What did the drivers make of the 2010 Abu Dhabi GP?
Vettel said: “I’m speechless. I don’t know what you are supposed to say in these moments, it has been an incredibly tough season for myself and all of us, physically and mentally.
“We always kept believing in ourselves – no matter what people said – in the team and in our car. I kept believing in myself and today was a special day all round.
“I knew all I could try to do was win this race and do my best. We only led this Championship once this season, but it was when it mattered.”
Alonso said: “It’s a shame to get to the end of the season and then lose the title at the final moment, but that’s racing, that is sport.

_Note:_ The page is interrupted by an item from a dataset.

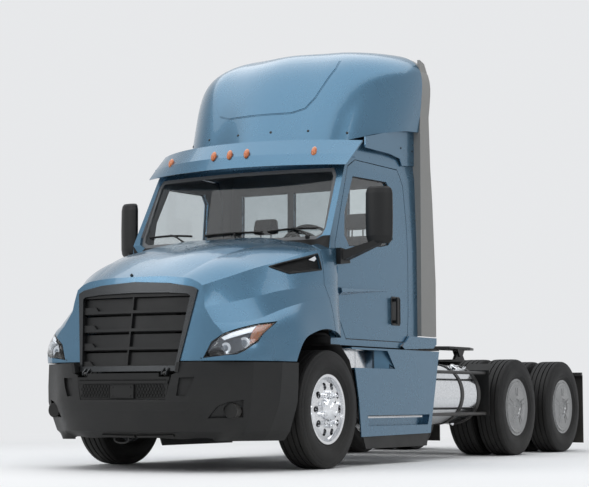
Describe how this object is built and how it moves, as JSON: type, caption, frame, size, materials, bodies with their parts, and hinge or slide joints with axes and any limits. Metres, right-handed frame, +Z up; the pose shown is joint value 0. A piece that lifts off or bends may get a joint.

“Everything went wrong today, from the start itself to the strategy. With hindsight, it would have been better not to pit so soon, but it’s easy to say that when you have all the facts: however, it was definitely not an easy decision.
“I want to congratulate Red Bull and its drivers: over the course of the season they have had a little something extra than us and they deserve to be where they are today.”
Webber said: “You’ve got to take your hat off to Sebastian, he’s done a great job all year and to lead the Championship at the last race, he’s got the timing right and I fully congratulate him on the World Championship.
“I was in with a chance of winning the Championship until the last race, so I must have been doing something right and in the end there are a lot of positives.
“I feel I have driven very well for most of the season and that’s the most important thing to me.”
Hamilton said: “We’ve ended this year on a high – to get both of us onto the podium and to clinch runner-up spot in the constructors’ world championship represent a great achievement for the whole Vodafone McLaren Mercedes team.
“I was able to match Sebastian’s pace in the early part of the race – but, after my pitstop, I was stuck behind Robert. It was just impossible to get past him – he made no mistakes – so it wasn’t possible to resume my attack on Sebastian. But that’s the way motor racing goes sometimes.”